**TO BE DONE:** Return, unaltered, every line from the beginning of the material below up to and including the one with "const BELLY_INNER_SHARE = 0.84;".
#### PROVIDED DATA
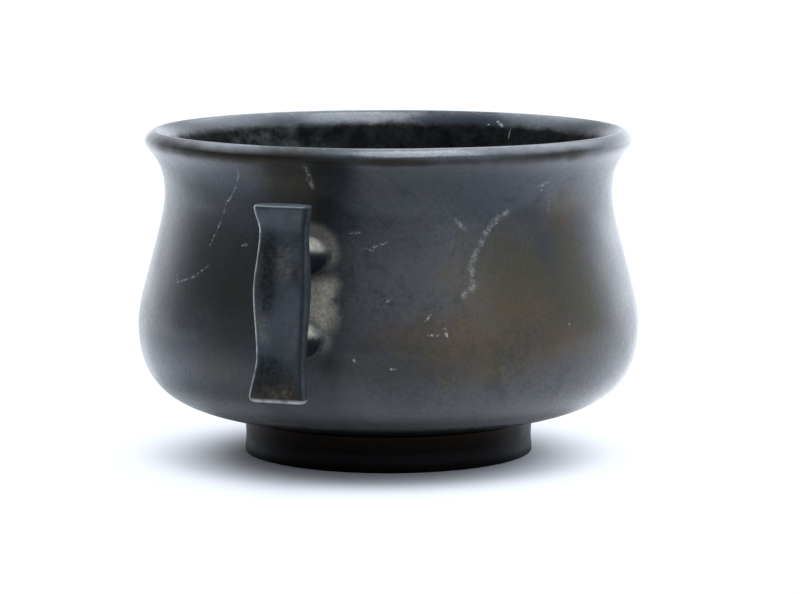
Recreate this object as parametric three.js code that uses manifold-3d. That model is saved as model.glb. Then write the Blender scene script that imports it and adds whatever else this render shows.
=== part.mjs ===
// A round bronze censer: a bellied bowl with a drawn-in throat and a rolled lip, a plain foot ring
// soldered beneath it, and a pair of halberd-shaped handles, each a waisted upright bar on two arms.
// Each arm is held by a rivet that goes through the bowl's wall. Millimetres, +Z up, the foot's
// underside at z = 0, the axis at x = y = 0, and the handles on the X axis.

import * as THREE from "three";
import { mergeVertices } from "three/addons/utils/BufferGeometryUtils.js";
import Module from "manifold-3d";

// Bowl: the outer wall's radii and the heights where it has them
const HEIGHT = 82.7;
const BELLY_RADIUS = 64;
const BELLY_HEIGHT = 33.3;
const THROAT_RADIUS = 57;
const THROAT_HEIGHT = 66.9;
const MOUTH_RADIUS = 62;
const LIP_RISE = 2.7; // the lip's crest above the mouth's widest ring
const LIP_INSET = 2.8; // the lip's crest inside the mouth's widest ring
const WALL = 3.8;
const FLOOR = 3.8;
const FLOOR_FLAT_RADIUS = 22;
const SEAT_SLOPE = THREE.MathUtils.degToRad(19.3); // the belly's rise where it leaves the foot

// Bowl: how far each curve keeps its end's direction, as a share of the span it crosses
const SEAT_SHARE = 0.344;
const BELLY_UNDER_SHARE = 0.911;
const BELLY_OVER_SHARE = 0.234;
const THROAT_UNDER_SHARE = 0.259;
const THROAT_OVER_SHARE = 0.698;
const MOUTH_UNDER_SHARE = 0.203;
const LIP_ROUND_SHARE = 0.45;
const LIP_INNER_SHARE = 0.35;
const THROAT_INNER_SHARE = 0.5;
const FLOOR_SHARE = 0.48;
const BELLY_INNER_SHARE = 0.84;

// Foot ring, and the register under the bowl that centres it
const FOOT_HEIGHT = 9.1;
const FOOT_RADIUS = 36.9;
const FOOT_TOP_RADIUS = 37.3;
const FOOT_HOLLOW = 0.3; // depth of the waist in its outer face
const FOOT_WALL = 4;
const FOOT_EDGE = 0.7; // rounding of the edges it stands on
const REGISTER_DEPTH = 1.2;
const REGISTER_WIDTH = 3;

// Handle bar: sizes at its ends, its two waists and the swell between them
const BAR_BOTTOM = 24.1;
const BAR_TOP = 70.3;
const BAR_REACH = 18; // its outer face at the lower end, beyond the belly
const BAR_LEAN = 4.1; // how much nearer the axis its upper end stands
const BAR_WIDTH = 14.4;
const BAR_WAIST_WIDTH = 12.2;
const BAR_SWELL_WIDTH = 13.8;
const BAR_THICKNESS = 4.3;
const BAR_WAIST_THICKNESS = 3.9;
const BAR_SWELL_THICKNESS = 4.6;
const BAR_WAIST_HOLLOW = 1.6; // the outer face behind its chord at each waist
const BAR_SWELL_HOLLOW = 0.3;
const BAR_FOOT_CORNER = 1.5; // rounding of the lower end's corners
const BAR_HEAD_CORNER = 0.5;
const BAR_EDGE = 0.6; // how far that rounding draws in the front and back faces
const BAR_END_TILT = THREE.MathUtils.degToRad(7.6); // each end face turns up or down and outward
const bar_place_shares = [0, 0.225, 0.57, 0.86, 1]; // end, waist, swell, waist, end
const bar_back_round_shares = [0.5, 0.4, 0.35, 0.6, 0.85]; // 0 square, 1 a half oval
const BAR_FACE_ROUND_SHARE = 0.33;

// Handle arms, which rise a little from the wall to the bar
const ARM_HALF_WIDTH = 4.7;
const ARM_HALF_HEIGHT = 4;
const ARM_ROOT_FLARE = 1.7;
const ARM_HEAD_FLARE = 0.8;
const ARM_RISE = THREE.MathUtils.degToRad(7);
const UPPER_ARM_SHARE = 0.69; // of the bar's height, where it leaves the wall
const LOWER_ARM_SHARE = 0.27;

// Rivets
const RIVET_RADIUS = 1.6;
const RIVET_HEAD_RADIUS = 3.4;
const RIVET_HEAD_HEIGHT = 1.5;
const RIVET_DEPTH = 6; // into the arm, from the wall's outer face

const CLEARANCE = 0.3; // between pieces that meet on curved faces
const OVERRUN = 3; // how far a cutter passes what it cuts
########
**FULL ANSWER:**
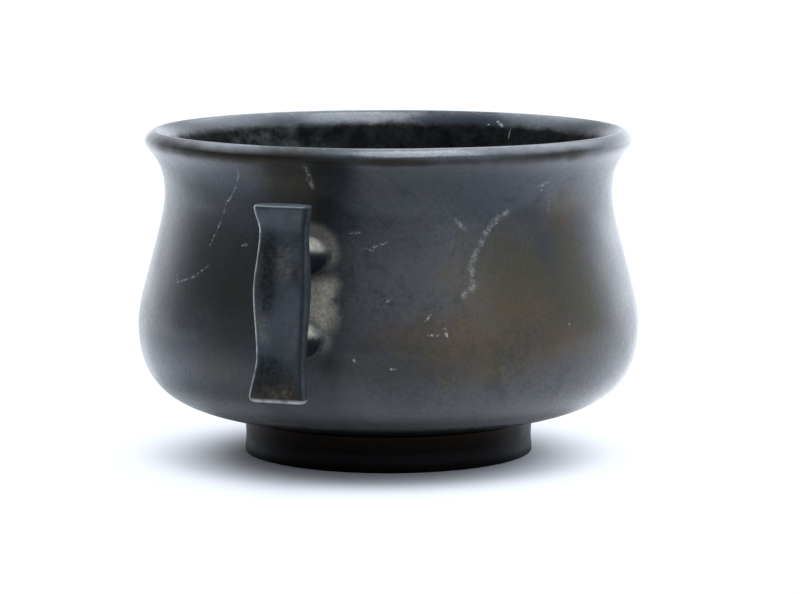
Recreate this object as parametric three.js code that uses manifold-3d. That model is saved as model.glb. Then write the Blender scene script that imports it and adds whatever else this render shows.
=== part.mjs ===
// A round bronze censer: a bellied bowl with a drawn-in throat and a rolled lip, a plain foot ring
// soldered beneath it, and a pair of halberd-shaped handles, each a waisted upright bar on two arms.
// Each arm is held by a rivet that goes through the bowl's wall. Millimetres, +Z up, the foot's
// underside at z = 0, the axis at x = y = 0, and the handles on the X axis.

import * as THREE from "three";
import { mergeVertices } from "three/addons/utils/BufferGeometryUtils.js";
import Module from "manifold-3d";

// Bowl: the outer wall's radii and the heights where it has them
const HEIGHT = 82.7;
const BELLY_RADIUS = 64;
const BELLY_HEIGHT = 33.3;
const THROAT_RADIUS = 57;
const THROAT_HEIGHT = 66.9;
const MOUTH_RADIUS = 62;
const LIP_RISE = 2.7; // the lip's crest above the mouth's widest ring
const LIP_INSET = 2.8; // the lip's crest inside the mouth's widest ring
const WALL = 3.8;
const FLOOR = 3.8;
const FLOOR_FLAT_RADIUS = 22;
const SEAT_SLOPE = THREE.MathUtils.degToRad(19.3); // the belly's rise where it leaves the foot

// Bowl: how far each curve keeps its end's direction, as a share of the span it crosses
const SEAT_SHARE = 0.344;
const BELLY_UNDER_SHARE = 0.911;
const BELLY_OVER_SHARE = 0.234;
const THROAT_UNDER_SHARE = 0.259;
const THROAT_OVER_SHARE = 0.698;
const MOUTH_UNDER_SHARE = 0.203;
const LIP_ROUND_SHARE = 0.45;
const LIP_INNER_SHARE = 0.35;
const THROAT_INNER_SHARE = 0.5;
const FLOOR_SHARE = 0.48;
const BELLY_INNER_SHARE = 0.84;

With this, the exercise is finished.